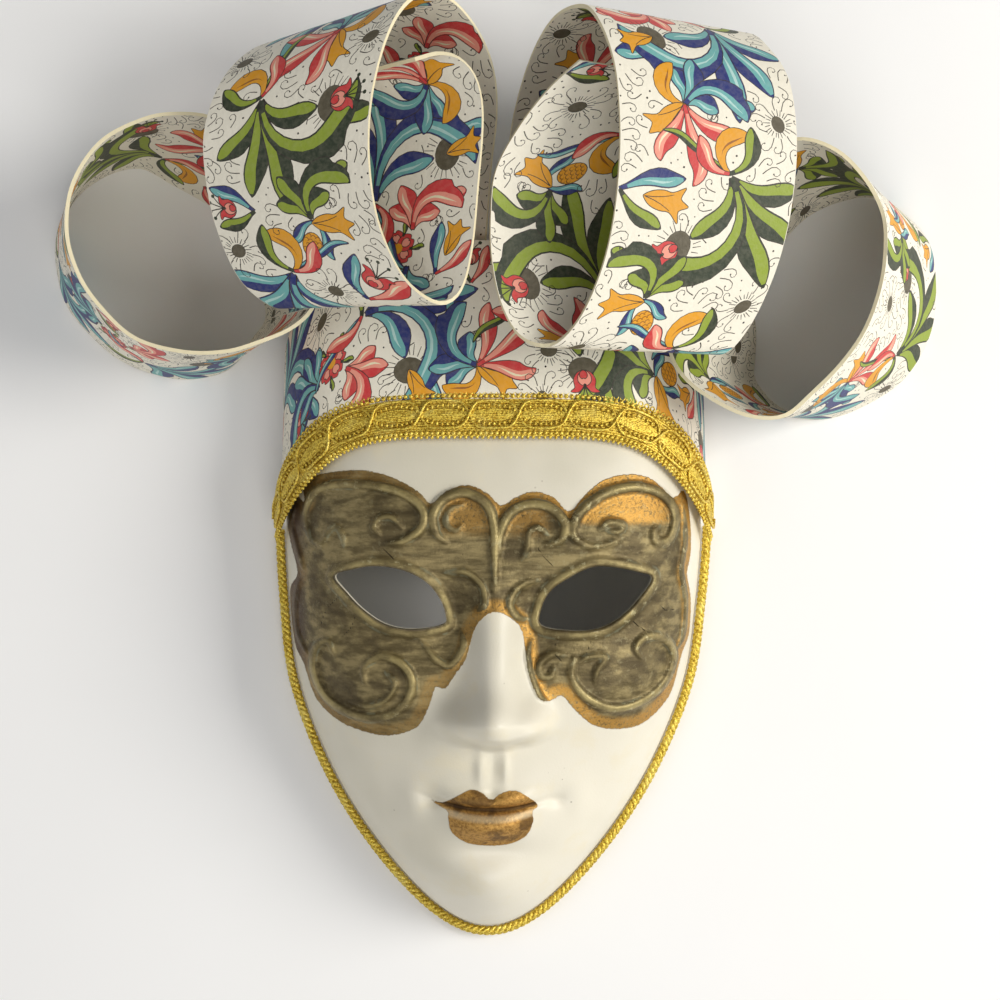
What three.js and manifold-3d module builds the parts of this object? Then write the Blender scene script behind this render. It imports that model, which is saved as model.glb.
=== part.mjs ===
// A small ceramic jester mask with a headpiece of printed ribbon, lying on its back.
// +X is the viewer's right, +Y points to the headpiece and +Z out of the face, in millimetres.
// The origin lies in the flat back rim of the shell, in the middle of the wall at the top.

import * as THREE from 'three';
import { mergeVertices } from 'three/addons/utils/BufferGeometryUtils.js';
import Module from 'manifold-3d';

const wasm = await Module();
wasm.setup();

// Driving dimensions
const wall = 3;
const gap = 0.35;
const capGap = 0.5;
const faceDepth = 37;
const ribbonWide = 38;
const ribbonThick = 0.9;
const ringRest = 0.45;
const braidWide = 11;
const braidThick = 1.5;
const braidCells = 13;
const cordRadius = 1.15;
const cordHeight = 2.0;
const scrollWide = 2.5;
const scrollProud = 1.0;
const eyeRimWide = 4.4;
const lipProud = 1.9;

// The lips, each a soft roll with its width
const lips = [
  { wide: 4, route: [[-11.4, -102.6], [-6.6, -100.8], [-2.6, -101.3], [-0.8, -102], [1.8, -101.3],
    [5.4, -101.2], [9.4, -102.8]] },
  { wide: 7, route: [[-8.6, -105.4], [-5, -107.6], [-0.8, -108.6], [3.6, -107.8], [7, -105.6]] },
];

// Heights of the features of the face, measured along Y
const browY = -44.5;
const eyeY = -59.5;
const noseRootY = -55.5;
const noseTipY = -82.7;
const chinY = -122.5;

// Fineness of the meshes
const shellSpokes = 56;
const shellRings = 18;
const hollowSpokes = 36;
const hollowRings = 8;

// The outline of the back rim, right half, from the top to the chin
const halfOutline = [
  [0, 1.5], [17, 0.6], [33, -4], [42.8, -14], [47.2, -27], [48.2, -41],
  [47, -60.5], [44.3, -79], [36, -99.5], [24.6, -117], [11.4, -130.6], [0, -135.2],
];
const domeCentre = { x: 0, y: -66.5 };

// The real face leans a little: below this height it shifts to the left, above it to the right
const leanY = -15;
const lean = 0.0135;

// The openings of the eyes, each from the outer corner over the top
const leftEye = [
  [-34.7, -53], [-30.6, -51.4], [-25.1, -50.6], [-19.4, -51.5], [-14.9, -53.8], [-12, -57.2],
  [-10.6, -61], [-11.2, -63.2], [-17.8, -64.2], [-23.6, -63.2], [-28.4, -60.2], [-32, -56.6],
];
const rightEye = [
  [34, -53.4], [30.6, -51.9], [25.1, -50.8], [20.6, -50.8], [15.9, -53], [12, -55.8],
  [10, -59.6], [10, -63.4], [16.2, -64.5], [22, -64.2], [26.8, -62], [31, -58],
];

// The raised scrolls, each a route over the face from one end to the other
const scrolls = [
  [[-40.6, -45.2], [-42, -39.6], [-38.6, -34.2], [-30, -33.1], [-21, -34.6], [-15.6, -38.2],
    [-15.6, -42.4], [-19.5, -45.2], [-23, -45.8]],
  [[0, -55], [0, -48.6], [-0.2, -42], [-1.8, -37.4], [-6.5, -34.9], [-10.9, -36.3],
    [-13.1, -39.8], [-12.4, -43.6]],
  [[1.6, -41.6], [3.6, -39], [7.6, -37.4], [12, -38.3], [14.9, -41.5], [14.1, -44.9], [10.8, -46]],
  [[17.4, -44.6], [16.7, -42], [19, -38.2], [24.4, -34.8], [31, -33.7], [36.8, -35.6],
    [39.6, -40], [38.2, -44.8], [35.2, -45.6]],
  [[-35.3, -69.6], [-36.6, -67.2], [-39.6, -69], [-40.4, -74.2], [-37.4, -80], [-30.7, -83.3],
    [-24.4, -83.4], [-19.4, -80.4], [-17.6, -75.6], [-19.8, -71.6], [-24.2, -70], [-28, -72.2]],
  [[17, -70.2], [16.5, -74.4], [19.5, -78.7], [25.4, -81.5], [32, -80.5], [37.4, -77],
    [39.8, -71.4], [37.4, -67], [33, -66.2], [30.7, -68.6]],
  [[-10.6, -52], [-6.2, -51.9], [-2.8, -54.6], [-2.2, -58.4]],
  [[9.6, -53.6], [5.6, -54.8], [3.3, -58.2], [5, -61.6]],
];

// The ribbons: stations of the near edge, then how far the far edge lies aside from it in X and Y
const bigLoopLeft = [
  [-2.6, 13, 29.6, -34, 0], [-1.7, 24, 29.6, -34, 0], [-0.8, 36, 29.4, -34.5, 0],
  [0.4, 47, 29.2, -34.5, -1], [-0.2, 56, 30.5, -34, -3], [-3.2, 63, 35, -33.5, -5],
  [-8.6, 67.6, 43, -33.5, -6], [-14.2, 67, 51, -33.5, -6], [-18.6, 62.4, 56, -34, -5.5],
  [-22.1, 54.5, 58, -35, -4.6], [-24.6, 43.4, 58.5, -35.4, -2.5], [-25.1, 31.9, 58, -35.2, 0.8],
  [-23.4, 19.7, 57.4, -35, 2], [-19, 9.4, 56.8, -35, 1.6], [-14.1, 4.5, 55.6, -34.8, 1.2],
  [-9.9, 3.4, 54, -34.6, 1], [-6.6, 6.6, 52.6, -34.4, 1], [-4.6, 14.8, 51.4, -34.4, 0.5],
  [-3.4, 27.3, 50.6, -34.4, 0], [-2.4, 41.7, 50, -34.4, -1], [-3.6, 49.4, 50, -34.2, -2],
  [-6.9, 53.6, 50.6, -34, -3], [-11.2, 54.6, 51.4, -33.5, -3.5], [-16.2, 53.2, 52, -33.5, -4],
];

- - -

Print only the lines that run from the start of the listing to the line bearing "const chinY = -122.5;"; please keep the first line and that last one, exactly as they appear.

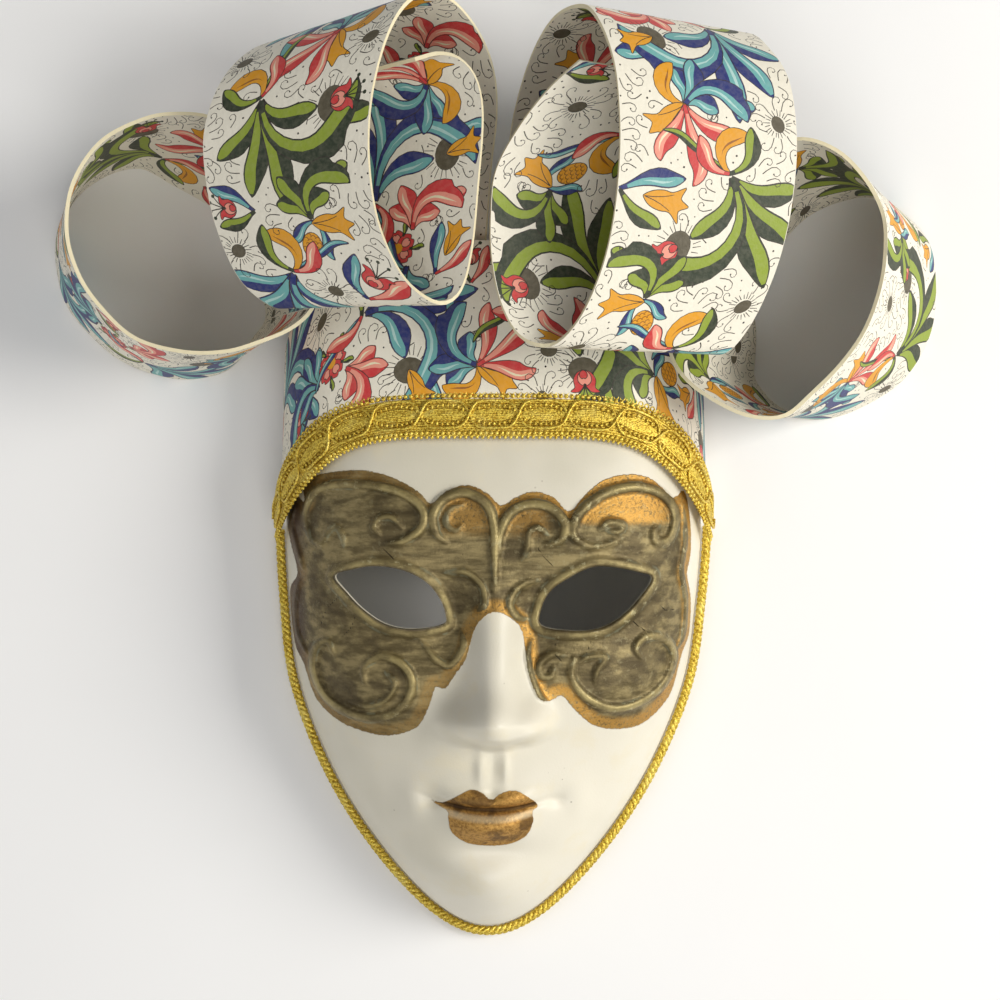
What three.js and manifold-3d module builds the parts of this object? Then write the Blender scene script behind this render. It imports that model, which is saved as model.glb.
=== part.mjs ===
// A small ceramic jester mask with a headpiece of printed ribbon, lying on its back.
// +X is the viewer's right, +Y points to the headpiece and +Z out of the face, in millimetres.
// The origin lies in the flat back rim of the shell, in the middle of the wall at the top.

import * as THREE from 'three';
import { mergeVertices } from 'three/addons/utils/BufferGeometryUtils.js';
import Module from 'manifold-3d';

const wasm = await Module();
wasm.setup();

// Driving dimensions
const wall = 3;
const gap = 0.35;
const capGap = 0.5;
const faceDepth = 37;
const ribbonWide = 38;
const ribbonThick = 0.9;
const ringRest = 0.45;
const braidWide = 11;
const braidThick = 1.5;
const braidCells = 13;
const cordRadius = 1.15;
const cordHeight = 2.0;
const scrollWide = 2.5;
const scrollProud = 1.0;
const eyeRimWide = 4.4;
const lipProud = 1.9;

// The lips, each a soft roll with its width
const lips = [
  { wide: 4, route: [[-11.4, -102.6], [-6.6, -100.8], [-2.6, -101.3], [-0.8, -102], [1.8, -101.3],
    [5.4, -101.2], [9.4, -102.8]] },
  { wide: 7, route: [[-8.6, -105.4], [-5, -107.6], [-0.8, -108.6], [3.6, -107.8], [7, -105.6]] },
];

// Heights of the features of the face, measured along Y
const browY = -44.5;
const eyeY = -59.5;
const noseRootY = -55.5;
const noseTipY = -82.7;
const chinY = -122.5;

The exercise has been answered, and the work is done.